KMB’14 Director of Programmes Riyas Komu pointed out how several biennale projects have used and blended effortlessly into Fort Kochi’s public spaces, such as Gulammohammed Sheikh’s ‘Balancing Act’, which is in Vasco Square, or even Gigi Scaria’s ‘Chronicles of the Shores Foretold’ in waterfront space at Pepper House, apart from several collateral projects in Fort Kochi beach and in Mattancherry.
“The struggle is to find space in the minds of decision makers,” said Komu. “The biennale has sent a message to administrators that they have to look at Kochi and consider its vulnerabilities because international visitors are coming here.”
Biennale director Bose Krishnamachari noted that we need to get rid of the tender system and invite competition in architectural and infrastructural projects. “Bureaucracy makes us move at snail’s pace,” he said. “Today, authorities and students are lack aesthetics. We should appoint expertise in every field. Every individual has a responsibility to maintain and respect history.”

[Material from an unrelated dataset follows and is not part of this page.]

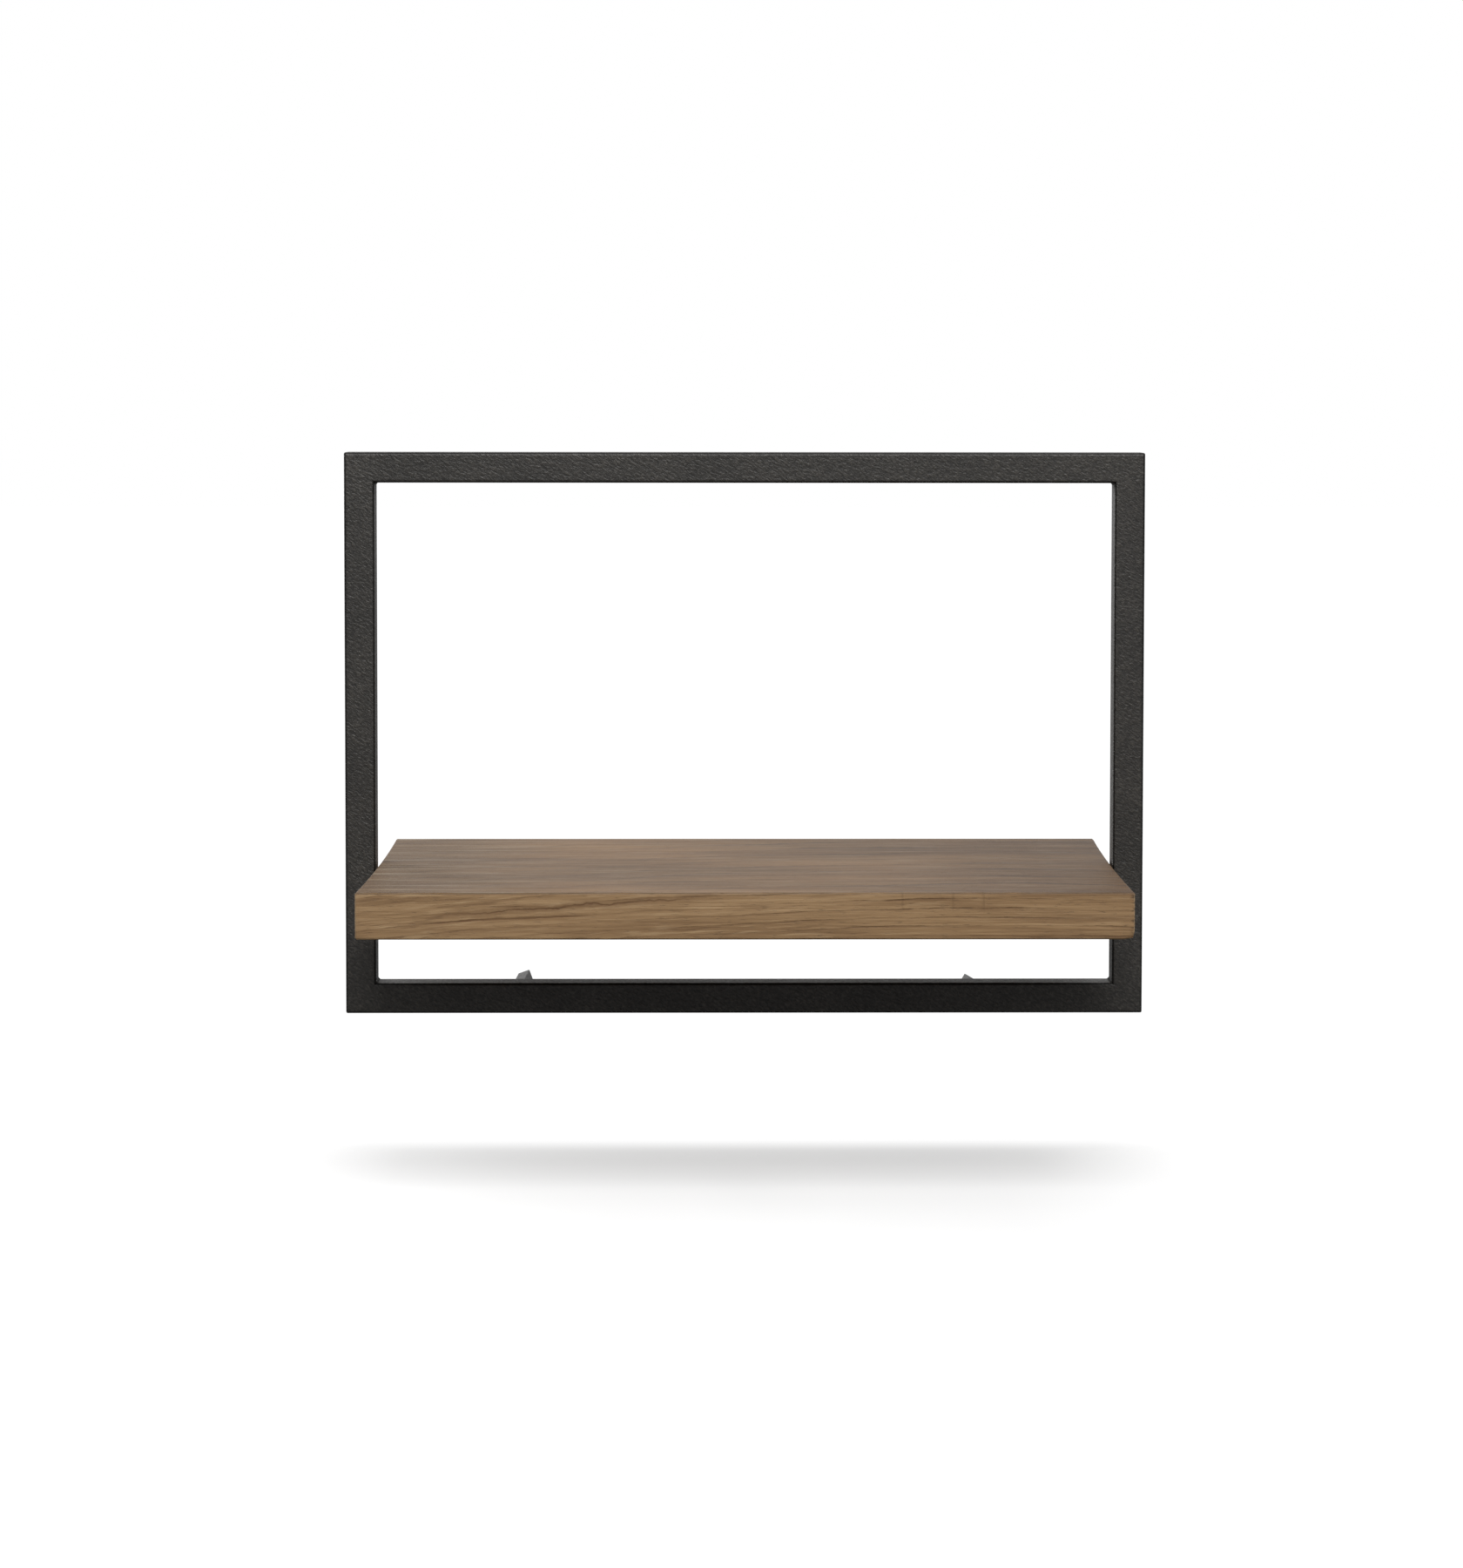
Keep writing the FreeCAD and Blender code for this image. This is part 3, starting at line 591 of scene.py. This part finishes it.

Monday 30 March 2015, Manorama Online
Kochi: As curtains fall on the second edition of the Kochi-Muziris Biennale, organisers and art aficionados are confident that the international exhibition of contemporary art is here to stay, even without government aid.
The biennale cost about Rs 17 crore, slightly up from the Rs 16.5 crore spent on the first edition. The Kerala government’s contribution fell to Rs 3 crore from Rs 9 crore despite pleas for financial assistance that fell on deaf ears. The rest of the money came from sponsorship and online crowd funding.
The success story of the biennale also underscores the government’s apathy towards an event that has grown to be the state’s pride in national and international art circuits. The government failed to cash in on the biennale that has given a much-needed thrust to the stagnating tourism sector.
The financials of the second biennale proves that the show would go on in spite of any hindrance. It is time to assess the initial two biennales. Organisers have promised to put out a white paper before the third edition starts. They also said they want to raise several questions to their detractors.
The first biennale witnessed active participation from the state government. The LDF government granted it Rs 5 crore and the successive UDF government another Rs 4 crore. Though the government had offered all help to the event, it ended up granting only Rs 3 crore this time.
These telling figures reflect a larger reality. When the government shied away from supporting a popular event, private entrepreneurs pitched in. So did ordinary citizens through their collective online contribution.
When the organisers prepare for the next biennale after two years, they may not want to rely on government contribution. The event has grown beyond that stage.
Almost four lakh people visited the first biennale. This time the number of visitors grew to five lakhs. The fame is so great that almost 10 lakh visitors are expected two years later. The government has shut itself out of such a popular event that is growing faster than anyone expected.
Organisers, however, have a request to the government. Art should be made a part of the curriculum in Kerala’s schools, Biennale Foundation secretary Riyas Komu told Manorama Online. He added that the foundation would submit a proposal to this effect.
(Left to right) Kochi-Muziris Biennale ’14 director Bose Krishnamachari, Director of Programmes Riyas Komu, Architect Nuru Karim, CPPR chairman D Dhanuraj, Kochi-Muziris Biennale ’14 curator Jitish Kallat and Chennai City Connect director Raj Cherubal at the Urban Space Dialogue at the Aspinwall pavilion.
Gandhi has said that children should be taught to draw before they learn to write. High time our government gave art the relevance it deserves, Komu said.
He also said that the artists who opposed the biennale have to answer the questions put forth by the organisers.
Artist Shibu Natesan, a prominent critic of biennale, said that biennale was just a marketing event for the western art and it does nothing to promote Kerala’s indigenous art forms.
Komu refutes the argument, saying Natesan has not visited biennale so far.
According to Creative Brands Editor-in-chief K G Sreenivas, it is needless to say that the assumption or argument that art is only about money and market is fundamentally flawed. However, he said, to assume that art production needn’t be connected with the market is equally flawed.
“And why western markets alone? Shouldn’t artists, too, as much as others, have a decent livelihood and not left to starve or languish in anonymity? Now as far as the biennale is concerned, look at the kind of exposure an artist gets whether she seeks it or not — and that is the nature of the beast. So what if her work is picked up by western buyers? Now, how do you define art works ‘made’ for western markets, or art production driven by modes of western fetish?,” Sreenivas asks.
He went on to cite the example of how many people frowned upon what has been called the occasional ‘exoticisation’ in Indian writing in English aimed at the western market. “While there may be some merit in the argument, one cannot entirely write off good writing or good art. It is not to suggest, however, that Indian artists or writers draw both market and critical legitimacy via media of the West though it is often, and regrettably, the case that a work, be it book or art, is applauded once it is either published or brought out in the west.”